Paper Problem Series Post 2: Reviewing My Systems
What Am I Currently Doing?
One of the biggest pieces of advice that I give to new teachers is to always be prepared. Not just the regular "I have got a plan prepared," but the "I have a plan and 2 backup plans just in case this whole thing goes to the birds" type of prepared. The term "systems" always has sounded fancy to me, but the instructional routines, expectations, and actual structures that are in place in any classroom dictate the quality of the learning environment and level of success regarding classroom management. Simply, the routines of how we do business in the day-to-day in my classroom impacts learning on all levels. I have a type of organized process for many things...and then for some things I don't. After coming to terms with the paper problem, I wanted to start by reviewing the systems I have in place so that I can take on the school year in the fall ready to give high-quality feedback in a high quantity without going completely insane.
System #1: Turn-In System
This is the back of my room at the end of last year. I operate a turn-in bin system. I had this paper dividing shelf by my desk and did not use it for most of the year. I want to use it more for my three preps next year. This will be the student station. Not only is it near the choice reading books, but it also gives them a solid place to turn-in work and to also get it back. The pencil sharpener, kleenex, etc. are all back here. Having a separate area for students allows them to know where they are and are not allowed. All too often you may see teachers get angry or upset about students getting in "their" area. What materials are in your space that they would need? This solves a problem from students entering my area at times, and also making sure I am teaching them responsibility using certain tools (How many pencil sharpeners have I gone through in 7 years?)
I want to put the Article of the Week board near here as well. The Article of the Week board will have examples on how to complete the Article of the Week, examples of great annotation, and it will have some exemplars of culminating activities. Maybe I can also have a quotation station near here from our weekly Friday discussions regarding the AOW? I like that. The more we get student voice involved in the classroom, the more likely they are to buy in-both from a behavior standpoint and an academic standpoint.

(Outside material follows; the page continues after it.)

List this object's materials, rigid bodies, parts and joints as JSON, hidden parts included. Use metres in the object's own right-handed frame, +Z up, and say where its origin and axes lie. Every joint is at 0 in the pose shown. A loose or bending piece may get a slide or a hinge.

This was my desk at the end of last year. I made the area that I take up in my classroom smaller. They need more room, there are 37 of them after all. I don't have my books on my desk or any of the "cute" stuff setup, but I do have the basic bones that I need in order to setup a great area for me to work. I still like the idea of the agenda being over by me. We start each day by talking about purpose and the days "to-dos" and something about recognizing space seems particular important. Bottom line? Students have a clear defined area where they know to turn-in assignments. This helps with flow. It is easy to want to take assignments from students hands, however, this can also become overwhelming when 158 paper piles starts mounting without order.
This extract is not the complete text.